We opted for a hammer instead of a drill because a drill attached to a Steinmann pin often obscures the radiologic view of the hole. Additionally, the drilling process can cause more damage to both the Steinmann pin and the nail. In contrast, when tapping the Steinmann pin with a hammer, the hole remains constantly visible. This method allows the Steinmann pin to slide into the hole without grinding against the nail. When the entry point is accurate, the success rate of inserting a Steinmann pin is nearly 100%. Even with a slightly inaccurate starting point, an interlocking hole can still be created using the hammer technique. However, this may result in the oblique insertion of the interlocking screw. Our technique appears beneficial and effective when a substantial distance separates the near and far cortices, or when the insertion site is located at the metaphysis rather than the diaphysis. Moreover, using a hammer to insert the Steinmann pin can help prevent damage to the surrounding soft tissue.
This study had several limitations. First, the clinical procedure differs from that performed on the Sawbones. In clinical practice, the soft tissues surrounding the femur could impede the accuracy of initial pin placement and the maintenance of the angle and location of the pin during drilling. Moreover, Sawbones are easier to drill than living bones, particularly those of younger individuals. Nevertheless, this study demonstrated significant differences between the two techniques when performed on the same Sawbones model. We expect these differences to be reproducible in real-world scenarios, although it may take longer to complete the procedure with either technique. Second, the sample size was primarily determined by the availability of resources rather than statistical power calculations. Finally, bias is a possibility, as the resident was aware of the technique being used. To address this concern and avoid a ceiling effect, we ensured that the resident was thoroughly trained in both techniques prior to the experiment to minimize any learning curve effects. Furthermore, we randomized the order in which the techniques were applied to each specimen to reduce the impact of systematic bias.

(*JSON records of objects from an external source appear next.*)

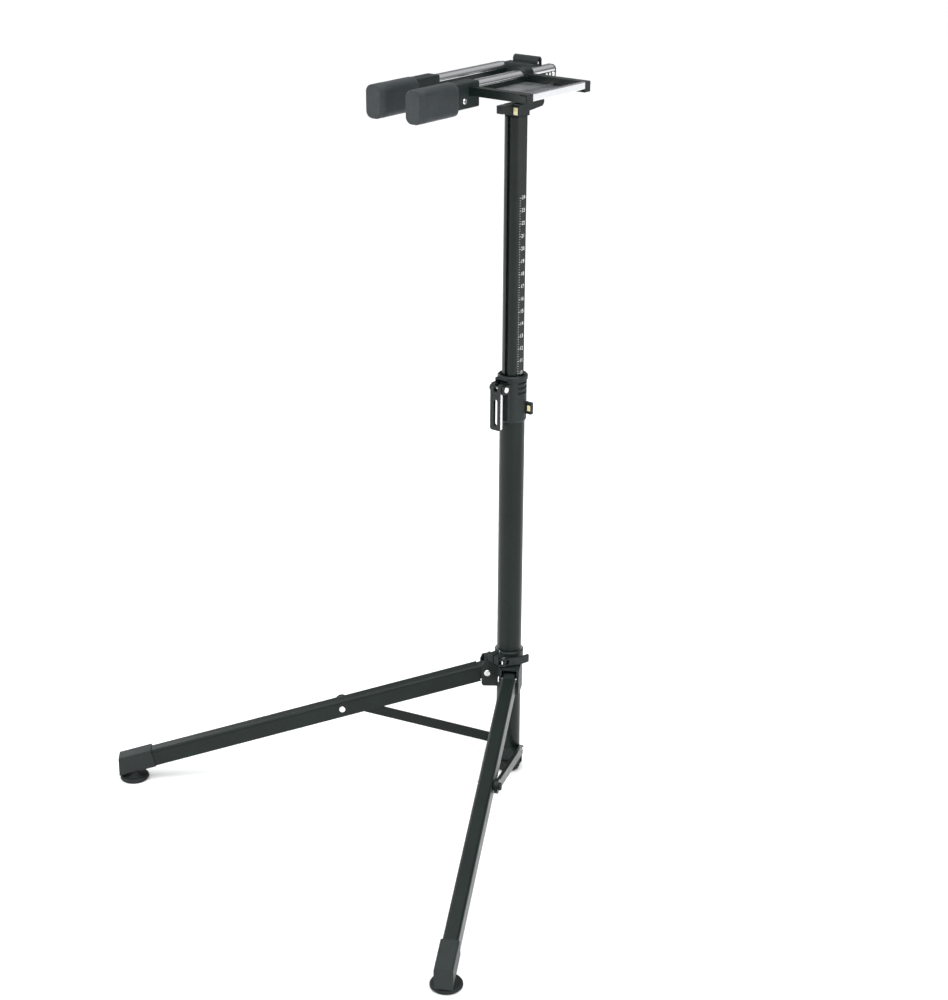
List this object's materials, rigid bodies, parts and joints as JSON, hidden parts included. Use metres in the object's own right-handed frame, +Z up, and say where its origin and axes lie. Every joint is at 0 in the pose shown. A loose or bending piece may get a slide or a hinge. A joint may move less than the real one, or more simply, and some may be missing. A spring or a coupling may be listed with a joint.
{
  "type": "bike repair stand",
  "caption": "Folding work stand: sliding mast on folding legs, head with padded arms that hold a bike by its saddle beside a small tray.",
  "frame": {"origin": "on the floor, where the mast's axis meets it, on the sole of the mast's foot", "axes": "+Z up along the mast; the head's two arms point along -Y; the tray frame is on the +X side"},
  "size_m": [0.8287, 0.7404, 1.175],
  "materials": {
    "black_tube": "satin black powder coat",
    "black_profile": "black anodised, satin",
    "black_plastic": "moulded, fine grain",
    "pad_rubber": "soft grey-black rubber",
    "foot_rubber": "black rubber",
    "bright_rail": "polished and clear anodised",
    "tray_metal": "brushed",
    "steel_fastener": "zinc plated",
    "cream_plate": "blank cream insert",
    "liner_plastic": "natural acetal"
  },
  "bodies": {
    "base": {"lower_tube": "black_tube", "mast_foot_plug": "black_plastic", "mast_foot_sole": "foot_rubber", "mast_bush": "liner_plastic", "height_collar": "black_plastic", "collar_index_plate": "cream_plate", "clamp_shoe": "black_plastic", "height_lever_pin": "steel_fastener", "tube_screws": "steel_fastener"},
    "upper_mast": {"upper_mast_profile": "black_profile", "mast_guide_plug": "liner_plastic", "head_hub": "black_plastic", "hub_bolt": "steel_fastener", "hub_label_plate": "cream_plate", "fixed_arm_rail": "bright_rail", "fixed_arm_channel": "black_profile", "slide_rods": "steel_fastener", "fixed_arm_end_cap": "black_plastic", "fixed_pad_holder": "black_plastic", "fixed_pad_bolt": "steel_fastener", "fixed_arm_pad": "pad_rubber", "frame_bar_front": "black_profile", "frame_bar_plug": "black_plastic", "frame_bar_rear": "black_profile", "frame_side_bar": "bright_rail", "tray_floor": "tray_metal", "frame_screws": "steel_fastener"},
    "moving_arm": {"moving_arm_rail": "bright_rail", "moving_arm_channel": "black_profile", "moving_arm_block": "black_plastic", "moving_arm_screws": "steel_fastener", "arm_lever_pin": "steel_fastener", "moving_pad_holder": "black_plastic", "moving_pad_bolt": "steel_fastener", "moving_arm_pad": "pad_rubber"},
    "arm_lever": {"arm_lever": "black_plastic"},
    "height_lever": {"height_lever": "black_plastic"},
    "leg_collar": {"leg_collar": "black_plastic", "leg_collar_liner": "liner_plastic", "leg_pins": "steel_fastener", "qr_skewer": "steel_fastener", "qr_nut": "black_plastic", "qr_lever_pin": "steel_fastener"},
    "qr_lever": {"qr_lever": "black_plastic"},
    "leg_left": {"leg_channel_left": "black_tube", "leg_knuckle_left": "black_plastic", "leg_cap_left": "black_plastic", "leg_foot_left": "foot_rubber", "brace_upper_pin_left": "steel_fastener", "brace_nut_left": "black_plastic"},
    "brace_left": {"brace_left": "black_tube", "brace_lower_pin_left": "steel_fastener"},
    "leg_right": {"leg_channel_right": "black_tube", "leg_knuckle_right": "black_plastic", "leg_cap_right": "black_plastic", "leg_foot_right": "foot_rubber", "brace_upper_pin_right": "steel_fastener", "brace_nut_right": "black_plastic"},
    "brace_right": {"brace_right": "black_tube", "brace_lower_pin_right": "steel_fastener"}
  },
  "joints": [
    {"name": "mast_height", "type": "slide", "parent": "base", "child": "upper_mast", "axis": [0, 0, 1], "range_m": [-0.27, 0.2]},
    {"name": "height_lever_hinge", "type": "hinge", "parent": "base", "child": "height_lever", "pos_m": [-0.0035, -0.033, 0.6895], "axis": [-1, 0, 0], "range_deg": [0, 115]},
    {"name": "arm_slide", "type": "slide", "parent": "upper_mast", "child": "moving_arm", "axis": [1, 0, 0], "range_m": [-0.03, 0]},
    {"name": "arm_lever_hinge", "type": "hinge", "parent": "moving_arm", "child": "arm_lever", "pos_m": [-0.0925, 0.1525, 1.165], "axis": [-1, 0, 0], "range_deg": [0, 95]},
    {"name": "leg_fold", "type": "slide", "parent": "base", "child": "leg_collar", "axis": [0, 0, 1], "range_m": [0, 0.38495]},
    {"name": "qr_lever_hinge", "type": "hinge", "parent": "leg_collar", "child": "qr_lever", "pos_m": [0.01379, -0.03272, 0.215], "axis": [0, 0, -1], "range_deg": [0, 95]},
    {"name": "leg_left_hinge", "type": "hinge", "parent": "leg_collar", "child": "leg_left", "pos_m": [-0.03184, -0.02004, 0.184], "axis": [0.6769, -0.7361, 0], "range_deg": [0, 69.85]},
    {"name": "brace_left_hinge", "type": "hinge", "parent": "leg_left", "child": "brace_left", "pos_m": [-0.21108, -0.18486, 0.1226], "axis": [0.6769, -0.7361, 0], "range_deg": [-130.83, 0]},
    {"name": "leg_right_hinge", "type": "hinge", "parent": "leg_collar", "child": "leg_right", "pos_m": [0.02358, -0.02931, 0.184], "axis": [0.8796, 0.4756, 0], "range_deg": [0, 69.85]},
    {"name": "brace_right_hinge", "type": "hinge", "parent": "leg_right", "child": "brace_right", "pos_m": [0.13939, -0.24351, 0.1226], "axis": [0.8796, 0.4756, 0], "range_deg": [-130.83, 0]}
  ],
  "couplings": [
    {"joint": "leg_left_hinge", "follows": "leg_fold", "rad_per_m": 3.1647},
    {"joint": "brace_left_hinge", "follows": "leg_fold", "rad_per_m": -5.9294},
    {"joint": "leg_right_hinge", "follows": "leg_fold", "rad_per_m": 3.1647},
    {"joint": "brace_right_hinge", "follows": "leg_fold", "rad_per_m": -5.9294}
  ]
}
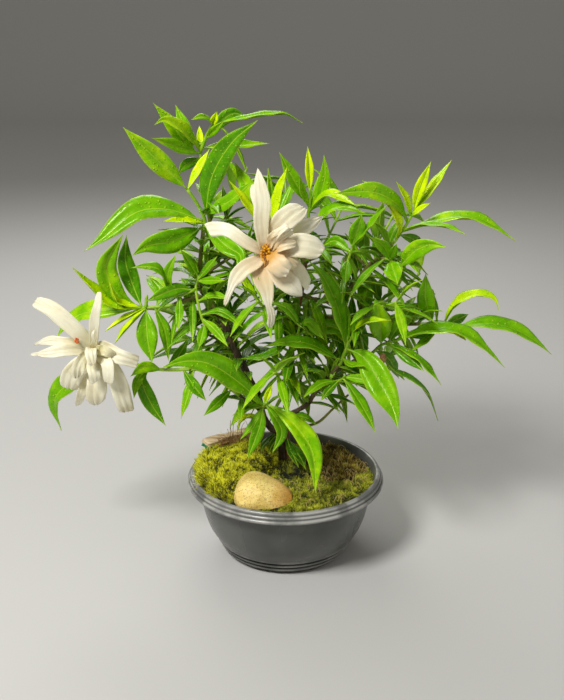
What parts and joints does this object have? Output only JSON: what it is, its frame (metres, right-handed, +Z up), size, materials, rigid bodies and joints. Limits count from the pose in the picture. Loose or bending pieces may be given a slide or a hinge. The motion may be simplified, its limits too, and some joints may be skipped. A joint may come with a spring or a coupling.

This new technique may aid in the insertion of interlocking screws during IM nailing procedures in hospitals around the world. Several companies manufacture instruments to support the precise placement of distal interlocking screws, such as the Radiolucent Drive (Synthes) and the Trigen Sureshot (Smith & Nephew, London, UK) [8]. However, these tools are expensive, and surgeons in underdeveloped or developing nations often cannot afford them. Our method employs a relatively inexpensive Steinmann pin, eliminating the need for costly equipment. Additionally, this technique is applicable to all types of IM nailing, including that of the humerus and tibia.